For museum buffs, there’s the Royal Armouries – a “must see” experience for anyone interested in our heritage. There’s the Leeds Industrial Museum at Armley Mills, which provides an insight into what made Leeds – and Britain – great in the 18th and 19 centuries. And there’s the Leeds City Museum, the Horsforth Village Museum, the Thackray Museum, and many more.
If your idea of a good day out is wandering around a historic house and its grounds, then Leeds has some of the best. Harewood House, home to the Earl & Countess of Harewood with stunning grounds, award-winning gardens, a planetarium, some of the finest architecture in the north, and a superb collection of Chippendale furniture.
Or there’s Temple Newsam House and Park – a Tudor-Jacobean mansion with gorgeous collections of old masters, furniture, pottery and ceramics and set out in 900 acres of parkland designed by Capability Brown.
Or there’s Lotherton Hall, an Edwardian country home and Bramham House and Gardens – built by the 1st Lord Bingley in 1698.
There are several waymarked walks in and around Leeds, including the 62-mile circular Leeds Country Way – which takes the walker round the rural outskirts of the city, yet never more than seven miles from the City Square in the centre of Leeds. There’s also the Transpennine Way – for both walkers and cyclists, and the tow-path of the Leeds and Liverpool Canal, plus an extension of the Dales Way which leads towards Ilkley and Windermere.
And, when you get hungry, there are some excellent restaurants and cafés.
Interesting fact: The Middleton Railway in Hunslet in Leeds, is the world’s oldest working railway.
Things to see and do.
The Royal Armouries
Leeds Indoor Market
West Yorkshire Playhouse
Temple Newsam House and Park
The Middleton Railway
Leeds Industrial Museum
Leeds and Liverpool Canal
London is known for its nightlife scene and Leeds, though not as active as London, has taken its cue from this popular city.

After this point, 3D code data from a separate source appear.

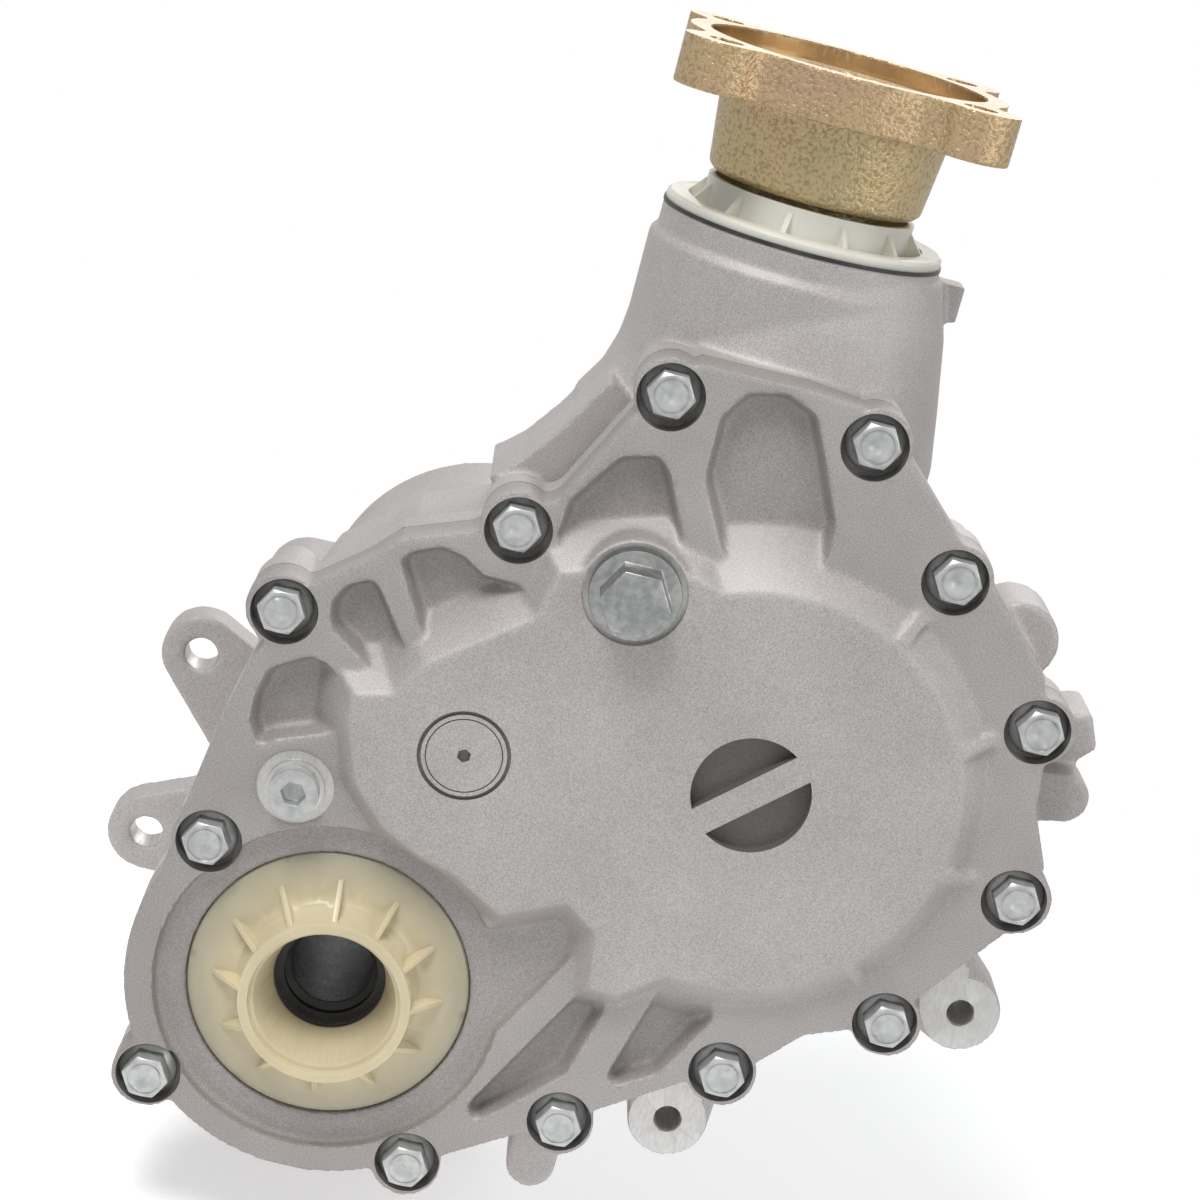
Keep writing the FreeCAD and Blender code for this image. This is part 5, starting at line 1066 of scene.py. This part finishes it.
@dataclass
class Flange:
    """The output flange: a rounded forging with a turned face, recess and bolt holes."""

    frame: dict
    finishes: Finishes
    voxel: float = 0.75
    blend_rounds: int = 3
    hole_radius: float = 5.2
    pilot_radius: float = 44.0
    pilot_depth: float = 6.0
    triangles: int = 150000
    face_cut: float = 0.6
    facing: tuple[Pair, Pair] = ((-100.0, -300.0), (300.0, 100.0))
    facing_rise: float = 20.0
    first_hole: float = 42.0
    hole_reach: float = 30.0
    tool_rise: float = 5.0

    def build(self) -> None:
        """Builds the flange in place of its node."""
        centre = Bench.middle_of("pinion_nut")
        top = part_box("output_flange")[1].z / MM
        piece = Bench.copy_of(self.frame, "flange_forging", "output_flange")
        pattern = next(m for m in self.frame["record"]["mounts"] if m["kind"] == "bolt_pattern")
        Bench.round_off(piece, self.voxel, self.blend_rounds)
        Bench.modify(piece, "DECIMATE", ratio=min(1.0, self.triangles / (2 * len(piece.data.polygons))))
        self.finishes.dress(piece, self.finishes.gold_cast, self.finishes.gold_turned)
        up = Lay.ALONG_Z
        axis = (centre.x, centre.y)
        low, high = self.facing
        above = top + self.tool_rise
        cuts = [Bench.block(Vector((*low, top - self.face_cut)), Vector((*high, top + self.facing_rise)))]
        cuts.append(Bench.disc(axis, self.pilot_radius, top - self.pilot_depth, above, up, 160))
        reach = pattern["dims"]["pcd_mm"] / 2
        for k in range(4):
            angle = math.radians(self.first_hole + 90 * k)
            spot = (centre.x + reach * math.cos(angle), centre.y + reach * math.sin(angle))
            cuts.append(Bench.disc(spot, self.hole_radius, top - self.hole_reach, above, up, 48))
        for cut in cuts:
            self.finishes.dress(cut, self.finishes.gold_turned)
            Bench.combine(piece, cut, "DIFFERENCE")
        Bench.smooth(piece)
        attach(piece, "output")
        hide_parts("output_flange")
        LOG.info("flange: %d faces", len(piece.data.polygons))


@dataclass
class Guards:
    """The nylon plug in the input bore and the nylon shield on the neck."""

    frame: dict
    finishes: Finishes
    edge: float = 0.35
    sharp: float = 40.0
    shield_height: float = 10.5
    seal: Triple = (44.7, 41.0, 1.1)
    seal_lap: float = 0.1
    sides: int = 128

    def build(self) -> None:
        """Replaces both nylon nodes with softened copies and adds the seal under the shield."""
        for node, name, body, finish in (
            ("input_plug", "input_bore_plug", "shipping_plug", self.finishes.nylon),
            ("dust_shield", "neck_shield", "housing", self.finishes.pale_nylon),
        ):
            piece = Bench.copy_of(self.frame, name, node)
            Bench.soften(piece, self.edge, degrees=self.sharp)
            self.finishes.dress(piece, finish)
            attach(piece, body)
            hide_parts(node)
            LOG.info("%s: %d faces", name, len(piece.data.polygons))
        self.neck_seal()

    def neck_seal(self) -> None:
        """The dark seal that shows between the neck and the shield's brim."""
        outer, inner, depth = self.seal
        centre = Bench.middle_of("pinion_nut")
        axis = (centre.x, centre.y)
        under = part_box("dust_shield")[1].z / MM - self.shield_height
        up = Lay.ALONG_Z
        ring = Bench.disc(axis, outer, under - depth, under + self.seal_lap, up, self.sides)
        core = Bench.disc(axis, inner, under - depth - MARGIN, under + MARGIN, up, self.sides)
        Bench.combine(ring, core, "DIFFERENCE")
        ring.name = "neck_seal"
        Bench.smooth(ring)
        self.finishes.dress(ring, self.finishes.rubber)
        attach(ring, "housing")


@dataclass(frozen=True)
class Studio:
    """Camera, soft lamps, pale floor and white surround."""

    eye: Triple = (-9.2, -944.15, 380.15)
    right: Triple = (0.9686, 0.0, 0.2487)
    up: Triple = (-0.2381, 0.289, 0.9272)
    focal_to_half_width: float = 2800 / 600
    floor_size: float = 4.0
    floor_fade: Pair = (0.24, 0.6)
    floor_glow: float = 0.3
    gloss_level: float = 0.75
    ambient_level: float = 0.42
    ambient: tuple[float, float, float, float] = (0.95, 0.97, 1.0, 1.0)
    aim: Triple = (0.08, -0.07, 0.1)
    sight: float = 50.0
    # Name, place, side of the square in metres and power in watts
    lamps: tuple[tuple[str, Triple, float, float], ...] = (
        ("key", (-0.55, -0.95, 1.75), 0.7, 26.0),
        ("fill", (1.6, -1.1, 0.5), 1.2, 7.0),
        ("rear", (0.6, 1.6, 1.3), 1.4, 14.0),
    )

    def camera(self) -> None:
        """Places the camera at the photograph's angle."""
        data = bpy.data.cameras.new("photo_camera")
        obj = bpy.data.objects.new("photo_camera", data)
        bpy.context.scene.collection.objects.link(obj)
        right = Vector(self.right).normalized()
        up = Vector(self.up).normalized()
        back = right.cross(up)
        turn = Matrix((right, up, back)).transposed().to_4x4()
        obj.matrix_world = Matrix.Translation(Vector(self.eye) * MM) @ turn
        data.angle = 2 * math.atan(1 / self.focal_to_half_width)
        data.clip_end = self.sight
        bpy.context.scene.camera = obj

    def lamp(self, name: str, place: Triple, size: float, power: float) -> None:
        """Adds a soft area lamp that faces the object.

        Args:
            name: the lamp's name.
            place: where it stands, in metres.
            size: the side of its square, in metres.
            power: in watts.
        """
        data = bpy.data.lights.new(name, "AREA")
        data.size = size
        data.energy = power
        obj = bpy.data.objects.new(name, data)
        bpy.context.scene.collection.objects.link(obj)
        obj.location = place
        aim = Vector(self.aim) - Vector(place)
        obj.rotation_euler = aim.to_track_quat("-Z", "Y").to_euler()

    def surround(self) -> None:
        """White for the camera and for gloss, softer for the light on the object."""
        world = bpy.data.worlds.new("surround")
        bpy.context.scene.world = world
        world.use_nodes = True
        tree = world.node_tree
        tree.nodes.clear()
        path = tree.nodes.new("ShaderNodeLightPath")
        white = (1.0, 1.0, 1.0, 1.0)
        skies = []
        for tint, level in ((white, 1.0), (self.ambient, self.ambient_level), (white, self.gloss_level)):
            sky = tree.nodes.new("ShaderNodeBackground")
            sky.inputs["Color"].default_value = tint
            sky.inputs["Strength"].default_value = level
            skies.append(sky)
        seen, below, gloss = skies
        output = tree.nodes.new("ShaderNodeOutputWorld")
        for ray, sky in (("Is Glossy Ray", gloss), ("Is Camera Ray", seen)):
            mix = tree.nodes.new("ShaderNodeMixShader")
            tree.links.new(path.outputs[ray], mix.inputs["Fac"])
            tree.links.new(below.outputs[0], mix.inputs[1])
            tree.links.new(sky.outputs["Background"], mix.inputs[2])
            below = mix
        tree.links.new(below.outputs[0], output.inputs["Surface"])

    def floor(self, height: float) -> None:
        """Lays a plain pale floor that keeps the object's shadow.

        Args:
            height: its level in metres.
        """
        bpy.ops.object.select_all(action="DESELECT")
        bpy.ops.mesh.primitive_plane_add(size=self.floor_size, location=(0, 0, height))
        obj = bpy.context.view_layer.objects.active
        obj.name = "floor"
        sheet = NodeSheet("pale_floor")
        sheet.set(Base_Color=(0.93, 0.93, 0.93, 1.0), Roughness=0.9)
        sheet.set(Emission_Color=(1.0, 1.0, 1.0, 1.0), Emission_Strength=self.floor_glow)
        length = sheet.tree.nodes.new("ShaderNodeVectorMath")
        length.operation = "LENGTH"
        sheet.link(sheet.place, length.inputs[0])
        clear = sheet.tree.nodes.new("ShaderNodeBsdfTransparent")
        fade = sheet.tree.nodes.new("ShaderNodeMixShader")
        near, far = self.floor_fade
        sheet.link(sheet.ramp(length.outputs["Value"], near, far), fade.inputs["Fac"])
        sheet.link(sheet.shader.outputs["BSDF"], fade.inputs[1])
        sheet.link(clear.outputs["BSDF"], fade.inputs[2])
        sheet.link(fade.outputs["Shader"], sheet.output.inputs["Surface"])
        obj.data.materials.append(sheet.material)
        obj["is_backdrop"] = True

    def build(self, base: float) -> None:
        """Sets up the whole stage.

        Args:
            base: the object's lowest point, in metres.
        """
        bpy.context.scene.view_settings.view_transform = "Standard"
        self.camera()
        self.surround()
        for name, place, size, power in self.lamps:
            self.lamp(name, place, size, power)
        self.floor(base)


def main() -> None:
    """Builds the dressed part in the frame."""
    logging.basicConfig(level=logging.INFO, format="%(message)s")
    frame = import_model()
    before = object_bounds()
    centre = Bench.middle_of("pinion_nut")
    flange_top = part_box("output_flange")[1].z / MM
    finishes = Finishes((centre.x, centre.y), tuple(flange_top - drop for drop in TONE_DROPS))
    finishes.dress_nodes(frame)
    for assembly in (Castings, Hardware, Flange, Guards):
        assembly(frame, finishes).build()
        LOG.info("%s done", assembly.__name__)
    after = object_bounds()
    boxes = {name: [[float(v) for v in corner] for corner in box] for name, box in
             (("cad", before), ("visual", after))}
    Studio().build(min(corner[2] for corner in boxes["cad"]) - FLOOR_GAP)


if __name__ == "__main__":
    main()
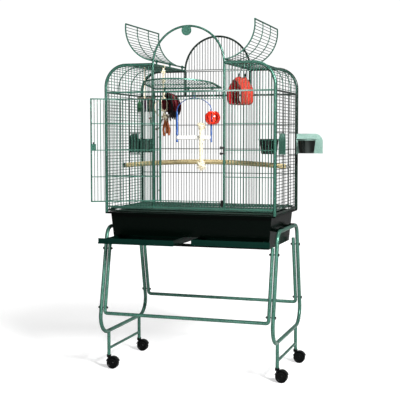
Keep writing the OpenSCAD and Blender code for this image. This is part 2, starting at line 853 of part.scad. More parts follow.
// three tubes and a tuft under a bar that hangs from a roof wire
module toy_tubes() {
    hook_x = -shoulder_x + 3 * flat_pitch;
    bar = 1438;
    translate([0, toy_y, 0]) {
        color("#3c2050") {
            for (x = [-256, -274, -292]) rod([x, 0, 1364], [x, 0, bar - 1], 7);
            rod([-336, 0, bar], [-232, 0, bar], 4);
        }
        color("#2f7d46") {
            rod([-324, 0, 1366], [-324, 0, 1415], 13);
            rod([-324, 0, 1412], [-324, 0, bar - 2], 2);
        }
        color("#e9e0c4") {
            rod([hook_x, 0, bar], [hook_x, 0, roof_z - 3], 2.5);
            translate([hook_x, 0, roof_z])
                rotate([90, 0, 0])
                    rotate_extrude($fn = 48)
                        translate([3.6, 0])
                            circle(r = 1.2, $fn = 24);
        }
    }
}

// fabric hut, open at both gables
tent_front = [183, -39];
tent_turn = 24;
tent_len = 94;
tent_side = [[28, 0], [42, 9], [49, 26], [51, 58], [46, 84], [30, 112], [12, 136]];
tent_top = 148;

module tent_place() { translate([tent_front.x, tent_front.y, 1400]) rotate([0, 0, -tent_turn]) children(); }

// half outline from the floor to the ridge, drawn in by inset
function tent_half(e, inset) = [for (p = tent_side) [e * (p[0] - inset), max(p[1] - inset * 0.4, inset)]];

module tent_prism(inset, grow) {
    left = tent_half(-1, inset);
    rotate([90, 0, 0])
        translate([0, 0, -tent_len - grow])
            linear_extrude(tent_len + 2 * grow)
                polygon(concat(tent_half(1, inset), [[0, tent_top - 1.3 * inset]],
                               [for (i = [len(left) - 1:-1:0]) left[i]]));
}

module bird_tent() {
    color("#d8261c")
        tent_place()
            difference() {
                tent_prism(0, 0);
                tent_prism(3, 2);
            }
}

// loops round two of the roof's wires, with a clip and a link down to the ridge
module tent_hooks() {
    color("silver")
        for (h = [[8, 36], [7, 86]]) {
            x = shoulder_x - h[0] * flat_pitch;
            y = tent_front.y + h[1] * cos(tent_turn);
            foot = [tent_front.x + h[1] * sin(tent_turn), y, 1400 + tent_top + gap];
            translate([x, y, roof_z])
                rotate([90, 0, 0])
                    rotate_extrude($fn = 48)
                        translate([3.3, 0])
                            circle(r = 1.2, $fn = 24);
            rod([x, y, roof_z - 3.6], foot + [0, 0, 12], 1.4);
            translate(foot) cylinder(h = 14, r = 4, $fn = 24);
        }
}

side_frame(-1);  // side_frame_left
side_frame(1);  // side_frame_right
u_frame(-1);  // front_u_frame
u_frame(1);  // rear_u_frame
frame_bolts();
base_brackets();
caster_body(-1, -1);  // caster_body_fl
caster_body(1, -1);  // caster_body_fr
caster_body(-1, 1);  // caster_body_rl
caster_body(1, 1);  // caster_body_rr
caster_wheels(-1, -1);  // caster_wheels_fl
caster_wheels(1, -1);  // caster_wheels_fr
caster_wheels(-1, 1);  // caster_wheels_rl
caster_wheels(1, 1);  // caster_wheels_rr
base_skirt();
base_ledge();
tray_runners();
tray(-1, tray_out_left);  // tray_left
tray(1, tray_out_right);  // tray_right
tray_front(-1, tray_out_left);  // tray_front_left
tray_front(1, tray_out_right);  // tray_front_right
floor_grate();
front_bottom_rail();
front_panel(-1);  // front_left_panel
front_panel(1);  // front_right_panel
door_surround();
front_arch();
arch_disc();
back_panel();
back_arch();
wall(-1, [1]);  // left_wall
wall(1, [-1, 1]);  // right_wall
roof(-1);  // roof_left
roof(1);  // roof_right
ridge_rails();
main_door();
hinge_eyes();
door_latch();
latch_strike();
landing_door();
swing_arm();
wing(-1);  // wing_left
wing(1);  // wing_right
feeder_door(-1, feeder_y[1], 0);  // feeder_door_left
feeder_door(1, -feeder_y[0], 0);  // feeder_door_front
feeder_door(1, feeder_y[1], feeder_open);  // feeder_door_rear
bowl(-1, feeder_y[1], 0);  // bowl_left
bowl(1, -feeder_y[0], 0);  // bowl_front
bowl(1, feeder_y[1], feeder_open);  // bowl_rear
perch();
perch_fittings();
swing_frame();
swing_perch();
swing_ball();
swing_rope();
toy_rope();
toy_leather();
toy_tubes();
bird_tent();
tent_hooks();
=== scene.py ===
# Bird cage on a wheeled stand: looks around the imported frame. Metres, Z up, -Y is the front.
import json
import math
import random

import bmesh
import bpy
from mathutils import Matrix, Vector


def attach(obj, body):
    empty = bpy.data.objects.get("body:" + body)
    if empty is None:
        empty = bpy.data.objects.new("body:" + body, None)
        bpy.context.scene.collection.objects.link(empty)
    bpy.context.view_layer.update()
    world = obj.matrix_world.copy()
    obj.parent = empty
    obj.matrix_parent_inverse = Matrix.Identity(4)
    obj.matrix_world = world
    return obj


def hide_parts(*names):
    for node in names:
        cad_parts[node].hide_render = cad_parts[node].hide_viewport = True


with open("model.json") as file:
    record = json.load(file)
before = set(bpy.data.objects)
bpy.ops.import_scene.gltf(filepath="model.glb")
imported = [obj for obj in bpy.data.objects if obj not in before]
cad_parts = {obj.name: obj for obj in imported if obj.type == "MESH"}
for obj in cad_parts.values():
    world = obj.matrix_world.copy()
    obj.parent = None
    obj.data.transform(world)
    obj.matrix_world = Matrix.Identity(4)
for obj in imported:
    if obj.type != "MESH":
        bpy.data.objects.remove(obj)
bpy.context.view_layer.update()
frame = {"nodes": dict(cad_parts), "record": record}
node = frame["nodes"]
scene = bpy.context.scene
random.seed(7)
TURN = 2 * math.pi

# ---------------------------------------------------------------- camera

LENS, SENSOR = 82.09, 36.0
CAMERA_PLACE = (1.4959, -4.6271, 1.2310)
CAMERA_TILT, CAMERA_TURN = math.radians(86.05), math.radians(18.13)

camera_data = bpy.data.cameras.new("camera")
camera_data.lens = LENS
camera_data.sensor_width = SENSOR
camera = bpy.data.objects.new("camera", camera_data)
camera.location = CAMERA_PLACE
camera.rotation_euler = (CAMERA_TILT, 0.0, CAMERA_TURN)
scene.collection.objects.link(camera)
scene.camera = camera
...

There are a number of bars and clubs in Leeds, and there is an emphasis on highlighting the underground local music popular in the area. Travelers interested in getting the full Leeds experience, especially the part making up the youth culture of the area, should make it a point to check out some of the following places:
Brudenell Social Club is a place where visitors can hear live local bands. Hidden in Leeds university grounds, very popular with students.
Cockpit is massively popular with students. Regular alternative club nights and plenty of gigs. Worth a visit for cheap drinks and there aren’t many bars hidden under railway bridges these days.
If you’ve never been to a pub that’s also a boat and is nowhere near a river then Dry Dock is your place. They do fab pub food and there’s usually deals on drinks. Tuesdays are probably the busiest night of the week but then they’re also the cheapest.
Joseph’s Well is a live music bar popular with University of Leeds students. A bit of a trek from the city centre, but there are usually good punk gigs etc on here.
If you fancy somewhere a little bit different Fab Cafe is a good call. Hidden away in plain sight, it’s has all sorts of film/tv memorabilia. There’s always a cult film on and you can buy retro sweets too.
Call Lane One of the most popular areas in the city and home to plenty of trendy bars. It’s a bit on the expensive side but worth a visit. You can find something to suit pretty much any music taste. Headingley Home to students from both Leeds Uni and Leeds Met Headingley is a bit of a mixed bag. There are plenty of cheap studenty bars and a few up-market cocktail bars too. The Box is usually a good call, although it gets ridiculously busy on weekends.
Another good place to try is Arcadia it’s a bit small inside but there’s a good selection of beers and ciders. In summer, The Original Oak has a massive beer garden where you can chill out and watch whatever sport happens to be on and tuck into a good bbq.